## begin

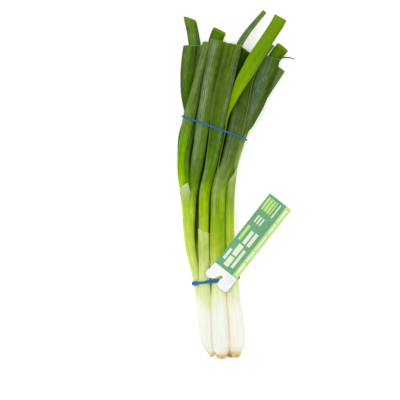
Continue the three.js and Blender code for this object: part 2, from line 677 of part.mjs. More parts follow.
/** The trimmed root plate under a bulb, with short cut roots. */
function rootPlate(bulb, seed) {
  const bottom = stationAt(bulb, 0);
  const radius = bottom.row[3];
  const place = (s) => ({ ...bottom, centre: bottom.centre.clone().addScaledVector(bottom.along, s) });
  const plate = solid(skin([
    ovalRing(place(-GAP), radius, radius),
    ovalRing(place(-GAP - ROOT_PLATE_DEPTH * 0.5), radius * 1.02, radius * 1.02),
    ovalRing(place(-GAP - ROOT_PLATE_DEPTH), radius * 0.72, radius * 0.72),
  ]));
  const random = seededRandom(seed);
  let whole = plate;
  for (let i = 0; i < ROOT_STUB_COUNT; i += 1) {
    const angle = (2 * Math.PI * (i + 0.5 * random())) / ROOT_STUB_COUNT;
    const reach = radius * (i % 2 ? 0.62 : 0.34);
    const length = ROOT_STUB_LENGTH * (0.7 + 0.6 * random());
    const stub = new THREE.CylinderGeometry(ROOT_STUB_RADIUS * 0.8, ROOT_STUB_RADIUS, length, 6);
    const turn = new THREE.Quaternion().setFromUnitVectors(
      new THREE.Vector3(0, 1, 0),
      bottom.along.clone().negate(),
    );
    const at = bottom.centre.clone()
      .addScaledVector(bottom.along, -GAP - ROOT_PLATE_DEPTH * 0.6 - length / 2)
      .addScaledVector(bottom.across, reach * Math.cos(angle))
      .addScaledVector(bottom.out, reach * Math.sin(angle));
    stub.applyQuaternion(turn);
    stub.translate(at.x, at.y, at.z);
    whole = whole.add(solid(stub));
  }
  return whole;
}

/** Repeatable random numbers from 0 to 1. */
function seededRandom(seed) {
  let state = seed * 7919 + 17;
  return () => {
    state = (state * 48271) % 2147483647;
    return state / 2147483647;
  };
}

// ---- bands and tag -----------------------------------------------------------------------

/** The upright plane of a band: it passes through left and runs to the right at a slope. */
function bandPlane({ left, slope }) {
  const right = new THREE.Vector3(1, slope, 0).normalize();
  const normal = new THREE.Vector3(0, 0, 1).cross(right).normalize();
  return { origin: new THREE.Vector3(left[0], left[1], 0), right, normal };
}

/** Where the edges of the solids cross a band's plane, as [right, up] in that plane. */
function crossings(plane, solids) {
  const found = [];
  for (const body of solids) {
    const { vertProperties, triVerts, numProp } = body.getMesh();
    const corner = (k) => new THREE.Vector3(...vertProperties.slice(k * numProp, k * numProp + 3));
    for (let i = 0; i < triVerts.length; i += 1) {
      const next = i % 3 === 2 ? i - 2 : i + 1;
      const a = corner(triVerts[i]);
      const b = corner(triVerts[next]);
      const da = a.clone().sub(plane.origin).dot(plane.normal);
      const db = b.clone().sub(plane.origin).dot(plane.normal);
      if (da < 0 === db < 0) continue;
      const p = a.lerp(b, da / (da - db));
      found.push([p.clone().sub(plane.origin).dot(plane.right), p.z]);
    }
  }
  return found;
}

/** The tight loop round some points of a plane, turning left all the way. */
function hull(points) {
  const sorted = [...points].sort((p, q) => p[0] - q[0] || p[1] - q[1]);
  const turn = (o, a, b) => (a[0] - o[0]) * (b[1] - o[1]) - (a[1] - o[1]) * (b[0] - o[0]);
  const half = (list) => {
    const chain = [];
    for (const p of list) {
      while (chain.length > 1 && turn(chain.at(-2), chain.at(-1), p) <= 0) chain.pop();
      chain.push(p);
    }
    return chain.slice(0, -1);
  };
  return [...half(sorted), ...half(sorted.reverse())];
}

/** Evenly spaced points on a loop drawn a distance outside a hull, with the way out at each. */
function loopOutside(corners, distance, count) {
  const path = new THREE.CurvePath();
  const outward = (a, b) => {
    const length = Math.hypot(b[0] - a[0], b[1] - a[1]);
    return new THREE.Vector2((b[1] - a[1]) / length, (a[0] - b[0]) / length);
  };
  corners.forEach((b, i) => {
    const a = corners.at(i - 1);
    const c = corners[(i + 1) % corners.length];
    const n1 = outward(a, b);
    const n2 = outward(b, c);
    const start = new THREE.Vector2(...b).addScaledVector(n1, distance);
    const end = new THREE.Vector2(...b).addScaledVector(n2, distance);
    const arc = new THREE.ArcCurve(b[0], b[1], distance, n1.angle(), n2.angle(), false);
    if (start.distanceTo(end) > 1e-3) path.add(arc);
    path.add(new THREE.LineCurve(end, new THREE.Vector2(...c).addScaledVector(n2, distance)));
  });
  return Array.from({ length: count }, (_, i) => {
    const at = path.getPointAt(i / count);
    const tangent = path.getTangentAt(i / count);
    return { at, out: new THREE.Vector2(tangent.y, -tangent.x) };
  });
}

/** One strand of a rubber band, stretched round whatever it crosses. */
function bandStrand(route, solids) {
  const plane = bandPlane(route);
  const loop = loopOutside(hull(crossings(plane, solids)), BAND_RADIUS + BAND_CLEARANCE, BAND_STEPS);
  const rings = loop.map(({ at, out }) => {
    const centre = plane.origin.clone().addScaledVector(plane.right, at.x).setZ(at.y);
    const outward = plane.right.clone().multiplyScalar(out.x).setZ(out.y);
    return Array.from({ length: BAND_SIDES }, (_, k) => {
      const angle = (2 * Math.PI * k) / BAND_SIDES;
      return centre.clone()
        .addScaledVector(outward, BAND_RADIUS * Math.cos(angle))
        .addScaledVector(plane.normal, BAND_RADIUS * Math.sin(angle));
    });
  });
  return solid(hoop(rings));
}

/** The card tag, flat, with its lower left corner at the origin and its length along +Y. */
function tagCard() {
  const [w, l] = [TAG_WIDTH, TAG_LENGTH];
  const outline = new THREE.Shape([
    [3.4, 0], [7.4, 1.0], [11.3, 6.0], [11.9, 8.0],
    [12.4, 10.2], [14.2, 10.2], [14.6, 8.0], [13.6, 3.0],
    [15.2, 0.2], [24.8, 0], [w, 1.6], [w, l], [0, l], [0, 3.2],
  ].map(([x, y]) => new THREE.Vector2(x, y)));
  return new THREE.ExtrudeGeometry(outline, { depth: TAG_THICKNESS, bevelEnabled: false });
}

// ---- assembly ----------------------------------------------------------------------------

/** A named mesh of a solid. */
function meshOf(name, body, material) {
  const { vertProperties, triVerts } = body.getMesh();
  const geometry = new THREE.BufferGeometry();
  geometry.setAttribute('position', new THREE.BufferAttribute(vertProperties, 3));
  geometry.setIndex(new THREE.BufferAttribute(triVerts, 1));
  geometry.computeVertexNormals();
  const mesh = new THREE.Mesh(geometry, material);
  mesh.name = name;
  return mesh;
}

/** The table under the bunch, which presses small flat spots on what lies on it. */
function tableSolid() {
  const [width, length, depth] = TABLE;
  return solid(new THREE.BoxGeometry(width, length, depth).translate(0, 0, -depth / 2));
}

/** Each onion's solids, cut clear of the table and of the ones that lie over it. */
function growOnions() {
  const grown = {};
  const room = [tableSolid()];
  for (const key of YIELD_ORDER) {
    const onion = ONIONS[key];
    const yields = (body) => room.reduce((rest, taken) => rest.subtract(taken), body);
    grown[key] = {
      top: yields(greenTop(onion)),
      bulb: yields(stemSolid(onion.bulb)),
      roots: rootPlate(onion.bulb, key.charCodeAt(0)),
    };
    room.push(greenTop(onion, GAP), stemSolid(onion.bulb, undefined, GAP));
  }
  return grown;
}

const bunch = new THREE.Group();
bunch.name = 'spring_onion_bunch';

const onions = growOnions();
for (const key of Object.keys(ONIONS)) {
  const { top, bulb, roots } = onions[key];
  bunch.add(meshOf(`onion_${key}_leaves`, top, FINISH.leaf));
  bunch.add(meshOf(`onion_${key}_bulb`, bulb, FINISH.bulb));
  bunch.add(meshOf(`onion_${key}_roots`, roots, FINISH.root));
}

const tops = Object.values(onions).map((onion) => onion.top);
const strands = LOWER_BAND_STRANDS.map((route) => bandStrand(route, tops));
const lowerBand = strands.reduce((whole, strand) => whole.add(strand));
bunch.add(meshOf('upper_band', bandStrand(UPPER_BAND, tops), FINISH.rubber));
bunch.add(meshOf('lower_band', lowerBand, FINISH.rubber));

const tag = new THREE.Mesh(tagCard(), FINISH.card);
tag.name = 'tag';
const tagPlace = new THREE.Group();
tagPlace.position.set(TAG_TIP[0], TAG_TIP[1], TAG_HEIGHT);
tagPlace.rotation.order = 'ZXY';
tagPlace.rotation.z = THREE.MathUtils.degToRad(TAG_HEADING - 90);
tagPlace.rotation.x = THREE.MathUtils.degToRad(-TAG_DROOP);
tagPlace.add(tag);
bunch.add(tagPlace);

export default bunch;
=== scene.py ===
"""The looks of a bunch of six spring onions that lies down, tied by two rubber bands, with a card tag.

The tables are in millimetres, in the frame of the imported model: +Y runs from the roots to the leaf
tips, +Z is up and the lowest points lie on z = 0. Meshes are made in metres.
"""

import logging
import math
from dataclasses import dataclass, field, replace
from enum import Enum
from functools import cached_property, partial
from typing import Any

import bmesh
import bpy
import numpy as np
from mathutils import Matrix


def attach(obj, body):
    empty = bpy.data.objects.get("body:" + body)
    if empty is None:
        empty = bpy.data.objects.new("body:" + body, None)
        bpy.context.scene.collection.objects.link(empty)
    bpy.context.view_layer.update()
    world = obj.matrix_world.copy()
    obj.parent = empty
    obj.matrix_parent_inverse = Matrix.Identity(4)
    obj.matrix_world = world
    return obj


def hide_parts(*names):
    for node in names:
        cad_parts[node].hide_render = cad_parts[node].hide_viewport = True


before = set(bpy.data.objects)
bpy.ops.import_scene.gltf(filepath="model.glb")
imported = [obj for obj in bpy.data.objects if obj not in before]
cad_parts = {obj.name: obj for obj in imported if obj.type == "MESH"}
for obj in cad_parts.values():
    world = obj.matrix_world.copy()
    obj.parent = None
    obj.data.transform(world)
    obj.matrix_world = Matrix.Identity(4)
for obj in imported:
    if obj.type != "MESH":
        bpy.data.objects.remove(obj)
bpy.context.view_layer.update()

LOG = logging.getLogger("spring_onions")

MM = 0.001                # one unit of the tables, in metres
FLOOR_CLEARANCE = 0.01    # the least height of any point, in mm
LOWEST_RISE = -170.0      # the height along Y, in mm, where a colour ramp starts
RISE_SPAN = 340.0         # the length of every colour ramp, in mm
UNDERSIDE = -math.pi / 2  # the angle at which the rings of a leaf or stem start
STROKE_FADE = 14.0        # how softly a stroke of colour starts and ends, in mm
CUT_FADE = 14.0           # the length over which a leaf's oblique cut fades out, in mm
SKIN_MAP = "Lay"          # the name of the map in mm round and along a skin

Array = np.ndarray
Colour = tuple[float, float, float]
Rows = tuple[tuple[float, ...], ...]
Stop = tuple[float, Colour]
Socket = bpy.types.NodeSocket
Piece = bpy.types.Object


# ---- colours ----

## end

— Set exercise —
Exactly the lines from the line containing "const tag = new" to the line containing "cad_parts[node].hide_render = cad_parts[node].hide_viewport", both included, are to be set down; no other line belongs in the answer.

— Complete output —
const tag = new THREE.Mesh(tagCard(), FINISH.card);
tag.name = 'tag';
const tagPlace = new THREE.Group();
tagPlace.position.set(TAG_TIP[0], TAG_TIP[1], TAG_HEIGHT);
tagPlace.rotation.order = 'ZXY';
tagPlace.rotation.z = THREE.MathUtils.degToRad(TAG_HEADING - 90);
tagPlace.rotation.x = THREE.MathUtils.degToRad(-TAG_DROOP);
tagPlace.add(tag);
bunch.add(tagPlace);

export default bunch;
=== scene.py ===
"""The looks of a bunch of six spring onions that lies down, tied by two rubber bands, with a card tag.

The tables are in millimetres, in the frame of the imported model: +Y runs from the roots to the leaf
tips, +Z is up and the lowest points lie on z = 0. Meshes are made in metres.
"""

import logging
import math
from dataclasses import dataclass, field, replace
from enum import Enum
from functools import cached_property, partial
from typing import Any

import bmesh
import bpy
import numpy as np
from mathutils import Matrix


def attach(obj, body):
    empty = bpy.data.objects.get("body:" + body)
    if empty is None:
        empty = bpy.data.objects.new("body:" + body, None)
        bpy.context.scene.collection.objects.link(empty)
    bpy.context.view_layer.update()
    world = obj.matrix_world.copy()
    obj.parent = empty
    obj.matrix_parent_inverse = Matrix.Identity(4)
    obj.matrix_world = world
    return obj


def hide_parts(*names):
    for node in names:
        cad_parts[node].hide_render = cad_parts[node].hide_viewport = True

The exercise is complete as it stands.